If you’ve never been to Vietnam before, would these colorful vintage poster entice you to book a ticket?

The Indochinese Peninsula, which comprised modern-day Cambodia, Laos and Vietnam, used to be under the control of French colonists. After the French established their industrial and military operations in the region, they also sought to gain from a limited but lucrative smokeless industry: tourism.

In this assortment of tourism brochures, posters and booklets, viewers can observe a range of design trends ranging from the early 20th century to the 1960s. Travel posters from the eras under French occupation emphasized on the peninsula’s exoticness to attractive wealthy holidaymakers from France who wanted a taste of “romance, thrill, beauty and historic lore.” From the vine-enveloped walls of Angkor Wat to southern Vietnam’s luxuriant river system, Indochina was heralded for its pristine landscape and cultural riches.

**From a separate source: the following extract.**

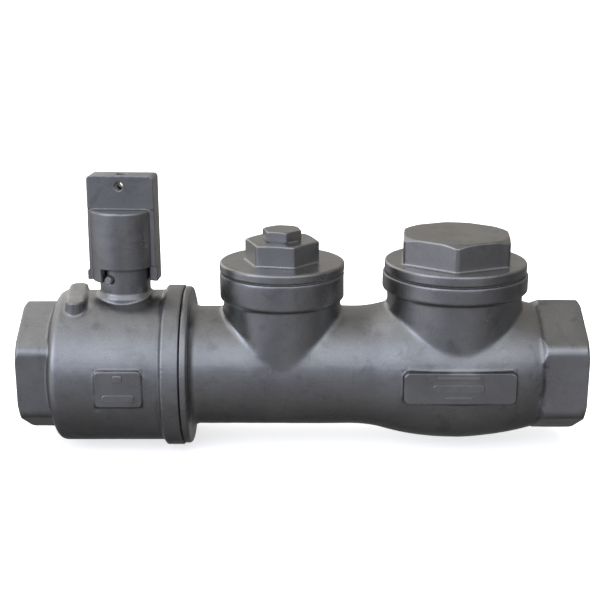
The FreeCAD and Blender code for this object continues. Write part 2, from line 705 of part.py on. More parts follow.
# ---------------------------------------------------------------- caps, gaskets, test plug
def cap(label, port, thread_gap, hollow_rad, roof, corner, bevel_drop):
    """Hexagon cap with a threaded, hollow skirt. thread_gap is the space left below the
    skirt's thread, roof the thickness over the hollow."""
    body = make_body(label, port.axis)
    top, flange_top, overlap = port.cap_top, port.flange_top, 1.0
    pull(body, "XY_Plane", hex_points(port.hex_flats, corner, port.hex_turn.value),
         top - flange_top + overlap, off=(0, 0, flange_top - overlap))
    # bevel on the hexagon's top corners
    bevel_rad, reach = port.hex_flats / 2 + 0.2, hex_reach(port.hex_flats, corner)
    turn_z(body, [
        (bevel_rad, top + 0.5), (bevel_rad, top), (reach, top - bevel_drop),
        (reach + 4, top - bevel_drop * 2), (reach + 4, top + 0.5),
    ], cut=True)
    # thread and flange
    thread_rad, thread_edge = port.thread_rad - THREAD_FIT, 1.0
    low, flange_low = port.thread_low + thread_gap, port.face + size.gasket_thick
    flange_rad, fillet = port.flange_rad, 1.4
    turn_z(body, [
        (0, low), (thread_rad - thread_edge, low), (thread_rad, low + thread_edge),
        (thread_rad, flange_low), (flange_rad - EDGE, flange_low),
        (flange_rad, flange_low + EDGE), (flange_rad, flange_top - fillet, fillet),
        (flange_rad - fillet, flange_top), (0, flange_top),
    ])
    # hollow, rounded at its top
    hollow_top, hollow_fillet = top - roof, 3.0
    turn_z(body, [
        (0, low - OVERCUT), (hollow_rad, low - OVERCUT),
        (hollow_rad, hollow_top - hollow_fillet, hollow_fillet),
        (hollow_rad - hollow_fillet, hollow_top), (0, hollow_top),
    ], cut=True)
    return body


def gasket(label, port, inset):
    ring(label, port.thread_rad + THREAD_FIT, port.collar_rad - inset,
         port.face, port.face + size.gasket_thick, port.axis)


def cleanout_cap():
    body = cap("cleanout_cap", clean, thread_gap=2.0, hollow_rad=16.0, roof=9.0,
               corner=2.0, bevel_drop=0.4)
    # test plug hole
    turn_z(body, rectangle(0, 60, size.plug_thread_rad, clean.cap_top + OVERCUT), cut=True)


def test_plug():
    under = clean.cap_top + size.plug_washer_thick
    ring("test_plug_washer", size.plug_thread_rad + THREAD_FIT, 11.2, clean.cap_top, under,
         clean.axis)
    body = make_body("test_plug", clean.axis)
    flats, top = size.plug_flats, size.plug_top
    pull(body, "XY_Plane", hex_points(flats, 0.8, size.plug_turn.value), top - under,
         off=(0, 0, under))
    # bevel on the hexagon's top corners
    bevel_rad, reach = flats / 2 + 0.1, flats / SQRT3
    turn_z(body, [
        (bevel_rad, top + 0.5), (bevel_rad, top), (reach, top - 0.7),
        (reach + 3, top - 1.8), (reach + 3, top + 0.5),
    ], cut=True)
    # thread
    thread_rad, low, thread_edge, overlap = size.plug_thread_rad - THREAD_FIT, 67, 1.0, 0.5
    turn_z(body, [
        (0, low), (thread_rad - thread_edge, low), (thread_rad, low + thread_edge),
        (thread_rad, under + overlap), (0, under + overlap),
    ])


# ---------------------------------------------------------------- swing check
# Local frame of the arm, disc and hardware: origin at the centre of the seat face, local X
# into the chamber along the disc axis, local Z up the seat.
TILT = math.radians(size.seat_tilt.value)
HINGE_DX = size.hinge_x.value - size.seat_x.value
# the hinge pin's place in the local frame
PIN_LOCAL_X = HINGE_DX * -math.cos(TILT) + size.hinge_z.value * math.sin(TILT)
PIN_LOCAL_Z = HINGE_DX * math.sin(TILT) + size.hinge_z.value * math.cos(TILT)

DISC_GAP = 0.06                            # from the seat to the disc
COTTER_X = size.disc_thick + 15.2          # cotter pin through the stud
WASHER_LOW = size.disc_thick + size.arm_thick + 0.15
WASHER_HIGH = WASHER_LOW + 1.2


def seat_body(label):
    """Body placed in the seat's local frame."""
    tilted = Rotation(Vector(0, 1, 0), 180.0 + size.seat_tilt.value)
    flipped = Rotation(Vector(1, 0, 0), 180.0)
    return make_body(label, size.seat_x, rotation=tilted.multiply(flipped))


def clapper_disc():
    """Disc with a ring groove in its seat face and a stud on its back."""
    body = seat_body("clapper_disc")
    disc_rad, thick, stud_rad = size.disc_rad, size.disc_thick, size.stud_rad
    groove_in, groove_out, groove_x = 24.6, 27.6, 2.4
    turn_x(body, [
        (DISC_GAP, 0), (DISC_GAP, groove_in), (groove_x, groove_in), (groove_x, groove_out),
        (DISC_GAP, groove_out), (DISC_GAP, disc_rad - 0.5), (DISC_GAP + 0.5, disc_rad),
        (thick - 1.2, disc_rad), (thick, disc_rad - 1.5), (thick + DISC_GAP, 10.0),
        (thick + DISC_GAP, stud_rad), (thick + 16.5, stud_rad),
        (thick + 17.3, stud_rad - 0.8), (thick + 17.3, 0),
    ])
    pull_round(body, "XY_Plane", (COTTER_X, 0), [1.05], 12.0, off=(0, 0, -6.0), cut=True)


def disc_seal_ring():
    turn_x(seat_body("disc_seal_ring"), rectangle(0.01, 24.65, 2.38, 27.55))


def clapper_arm():
    body = seat_body("clapper_arm")
    low = size.disc_thick + 0.1
    high = low + size.arm_thick
    # plate, round below the disc axis and wider at the hinge
    half, flare, plate_top = size.arm_width / 2, 2.5, PIN_LOCAL_Z - 3
    pull(body, "YZ_Plane", [
        (-half, 0, 8.6), (half, 0), (half + flare, plate_top), (-half - flare, plate_top),
    ], size.arm_thick, off=(0, 0, low))
    # boss round the stud
    boss_rad, boss_edge = 11.0, 0.8
    turn_x(body, [(low, 0), (high, 0), (high, boss_rad - boss_edge),
                  (high - boss_edge, boss_rad), (low, boss_rad)])
    # hinge hub and its bore, then the stud hole
    pin_centre = (PIN_LOCAL_X, PIN_LOCAL_Z)
    pull_round(body, "XZ_Plane", pin_centre, [size.hub_rad], 26.0, off=(0, 0, -13.0))
    pull_round(body, "XZ_Plane", pin_centre, [size.hinge_pin_rad + size.hinge_gap], 30.0,
               off=(0, 0, -15.0), cut=True)
    turn_x(body, rectangle(0, 0, 20, size.stud_rad + 0.05), cut=True)


def disc_washer():
    turn_x(seat_body("disc_washer"), rectangle(WASHER_LOW, size.stud_rad, WASHER_HIGH, 8.0))


def disc_nut():
    body = seat_body("disc_nut")
    sk = new_sketch(body, "YZ_Plane", off=(0, 0, WASHER_HIGH))
    outline(sk, hex_points(13.0, 0.4, 90))
    circle(sk, 0, 0, size.stud_rad)
    extrude(body, sk, 5.6)
    # bevel on the corners of the outer face
    turn_x(body, [
        (WASHER_LOW + 6.9, 6.3), (WASHER_LOW + 6.3, 7.6), (WASHER_LOW + 6.3, 9),
        (WASHER_LOW + 7.2, 9), (WASHER_LOW + 7.2, 6.3),
    ], cut=True)


def disc_cotter_pin():
    """Straight pin through the stud, with an eye at its upper end."""
    body = seat_body("disc_cotter_pin")
    pull_round(body, "XY_Plane", (COTTER_X, 0), [1.0], 13.0, off=(0, 0, -7.5))
    pull_round(body, "XZ_Plane", (0, 0), [2.2, 1.1], 1.8, off=(COTTER_X, 6.9, 0),
               midplane=True)


# ---------------------------------------------------------------- hinge pin and its plug
HINGE_WASHER_THICK = 1.0


def hinge_body(label):
    return make_body(label, size.hinge_x, size.hinge_z)


def hinge_pin():
    pin_rad, front, rear, chamfer = size.hinge_pin_rad, size.hinge_front, size.hinge_rear, 0.4
    turn_y(hinge_body("hinge_pin"), [
        (0, front), (pin_rad - chamfer, front), (pin_rad, front + chamfer),
        (pin_rad, rear - chamfer), (pin_rad - chamfer, rear), (0, rear),
    ])


def hinge_plug_washer():
    face = size.hinge_boss_face
    turn_y(hinge_body("hinge_plug_washer"),
           rectangle(size.hinge_plug_rad + 0.05, face, 9.2, face + HINGE_WASHER_THICK))


def hinge_pin_plug():
    body = hinge_body("hinge_pin_plug")
    face, plug_rad = size.hinge_boss_face, size.hinge_plug_rad
    pull(body, "XZ_Plane", hex_points(14.0, 0.5, 30), 5.0,
         off=(0, 0, -face - HINGE_WASHER_THICK), backward=True)
    # bevel on the hexagon's rear corners
    turn_y(body, [
        (7.0, face + 6.5), (7.0, face + 6.0), (8.2, face + 5.3), (10, face + 4.2),
        (10, face + 6.5),
    ], cut=True)
    # thread
    front = size.hinge_rear + 0.2
    turn_y(body, [
        (0, front), (plug_rad - 0.8, front), (plug_rad, front + 0.8),
        (plug_rad, face + 1.5), (0, face + 1.5),
    ])


# ---------------------------------------------------------------- build
ball_valve_body()
check_valve_body()
ball()
ball_seats()
body_joint_seal()
stem()
ring("stem_thrust_washer", 8.06, 11.3, 40.0, size.washer_seat, size.stem_axis)
stem_o_rings()
operating_head()
head_screw()
stop_pin()
cleanout_cap()
gasket("cleanout_gasket", clean, inset=0.4)
cap("check_cap", check, thread_gap=0.5, hollow_rad=29.0, roof=8.0, corner=3.3, bevel_drop=2.0)
gasket("check_gasket", check, inset=1.4)
test_plug()
clapper_disc()
disc_seal_ring()
clapper_arm()
disc_washer()
disc_nut()
disc_cotter_pin()
hinge_pin()
hinge_plug_washer()
hinge_pin_plug()

# ---------------------------------------------------------------- test and write
doc.recompute()
for item in doc.Objects:
    if any(word in item.State for word in ("Invalid", "Error")):
        raise RuntimeError("%s %s: %s" % (item.Name, item.Label, item.State))
os.makedirs("parts", exist_ok=True)
for item in doc.Objects:
    if item.TypeId != "PartDesign::Body":
        continue
    shape = item.Shape
    if shape.isNull() or not shape.isValid() or shape.Volume <= 0:
        raise RuntimeError("bad shape: " + item.Label)
    shape.exportStep("parts/%s.step" % item.Label)
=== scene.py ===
# A ball valve and a check valve joined in one cast stainless housing.
# The pipe axis is X (y = z = 0), with the outlet mouth at x = 0 and the inlet at the far +X end.
# The stem and the caps stand up along +Z, and the cast pads and the camera are on the -Y side.
# Shapes are worked out in millimetres and stored in metres.
import bpy
import bmesh
import math
import numpy as np
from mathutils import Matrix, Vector

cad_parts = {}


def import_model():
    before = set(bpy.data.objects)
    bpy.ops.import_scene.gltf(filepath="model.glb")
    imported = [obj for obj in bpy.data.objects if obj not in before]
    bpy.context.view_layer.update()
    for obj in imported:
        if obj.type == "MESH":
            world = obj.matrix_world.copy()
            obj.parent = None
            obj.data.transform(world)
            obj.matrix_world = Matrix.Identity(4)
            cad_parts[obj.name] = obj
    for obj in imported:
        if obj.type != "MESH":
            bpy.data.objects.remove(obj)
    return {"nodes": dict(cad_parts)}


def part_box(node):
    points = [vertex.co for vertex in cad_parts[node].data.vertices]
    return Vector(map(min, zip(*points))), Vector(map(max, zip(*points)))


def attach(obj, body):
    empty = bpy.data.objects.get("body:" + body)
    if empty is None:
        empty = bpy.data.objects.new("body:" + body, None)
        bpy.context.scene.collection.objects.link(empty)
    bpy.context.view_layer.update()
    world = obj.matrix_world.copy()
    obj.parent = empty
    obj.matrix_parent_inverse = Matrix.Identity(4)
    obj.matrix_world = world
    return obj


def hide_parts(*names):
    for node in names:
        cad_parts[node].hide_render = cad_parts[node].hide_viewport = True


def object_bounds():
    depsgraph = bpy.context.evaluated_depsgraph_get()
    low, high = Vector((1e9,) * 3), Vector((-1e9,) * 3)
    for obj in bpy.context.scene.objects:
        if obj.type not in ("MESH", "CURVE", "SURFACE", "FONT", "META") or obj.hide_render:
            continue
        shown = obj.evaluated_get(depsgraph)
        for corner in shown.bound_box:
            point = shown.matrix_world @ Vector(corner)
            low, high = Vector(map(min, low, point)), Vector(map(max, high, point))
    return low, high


MM = 0.001

cad_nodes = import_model()["nodes"]
cad_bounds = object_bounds()


# ---------------------------------------------------------------- places taken from the CAD, mm
def middle_x(node):
    low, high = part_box(node)
    return (low.x + high.x) / 2 / MM


def top_z(node):
    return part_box(node)[1].z / MM


STEM_X = middle_x("stem")
CLEANOUT_X = middle_x("test_plug")
CHECK_X = middle_x("check_cap")
END_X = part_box("check_valve_body")[1].x / MM


# ---------------------------------------------------------------- shader node helpers
class NodeTree:
    """Adds nodes to one cleared tree; noise, ramp, remap, mix and math return an output."""

    def __init__(self, owner):
        owner.use_nodes = True
        self.tree = owner.node_tree
        self.tree.nodes.clear()

    def node(self, kind):
        return self.tree.nodes.new("ShaderNode" + kind)

    def feed(self, socket, value):
        """Links an output to the socket, or sets a plain value on it."""
        if isinstance(value, bpy.types.NodeSocket):
            self.tree.links.new(value, socket)
        else:
            socket.default_value = value

    def noise(self, vector, scale, detail=4.0, rough=0.55, distort=0.0):
        node = self.node("TexNoise")
        node.inputs["Scale"].default_value = scale
        node.inputs["Detail"].default_value = detail
        node.inputs["Roughness"].default_value = rough
        node.inputs["Distortion"].default_value = distort
        self.feed(node.inputs["Vector"], vector)
        return node.outputs["Fac"]

    def ramp(self, factor, stops):
        """stops: (position, RGBA), in rising order."""
        node = self.node("ValToRGB")
        elements = node.color_ramp.elements
        while len(elements) > 1:
            elements.remove(elements[-1])
        elements[0].position, elements[0].color = stops[0]
        for position, color in stops[1:]:
            elements.new(position).color = color
        self.feed(node.inputs["Fac"], factor)
        return node.outputs["Color"]

    def remap(self, value, target, source=(0.3, 0.7)):
        """Maps source to target; the default source is the usual spread of a noise."""
        node = self.node("MapRange")
        for side, span in (("From", source), ("To", target)):
            node.inputs[side + " Min"].default_value = span[0]
            node.inputs[side + " Max"].default_value = span[1]
        self.feed(node.inputs["Value"], value)
        return node.outputs["Result"]

    def mix(self, blend, factor, first, second):
        node = self.node("Mix")
        node.data_type = "RGBA"
        node.blend_type = blend
        self.feed(node.inputs["Factor"], factor)
        # sockets 6 and 7 are the colour inputs, output 2 is the colour result
        self.feed(node.inputs[6], first)
        self.feed(node.inputs[7], second)
        return node.outputs[2]

    def math(self, operation, *values):
        node = self.node("Math")
        node.operation = operation
        for socket, value in zip(node.inputs, values):
            self.feed(socket, value)
        return node.outputs[0]

    def object_coords(self):
        return self.node("TexCoord").outputs["Object"]

    def bump(self, bsdf, height, strength, distance):
        node = self.node("Bump")
        node.inputs["Strength"].default_value = strength
        node.inputs["Distance"].default_value = distance
        self.feed(node.inputs["Height"], height)
        self.feed(bsdf.inputs["Normal"], node.outputs["Normal"])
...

In the 1960s, the target demographic turned from rich French tourists to Vietnamese and Americans, judging by the change in language used. The Vietnamese language was featured prominently on the travel posters, a testament to the rise in wealth among locals, who became the gazers instead of the gazed. Design-wise, posters in this period showed influences of art deco and mid-century modernism in the use of san serif fonts, geometrical shapes and bright colors.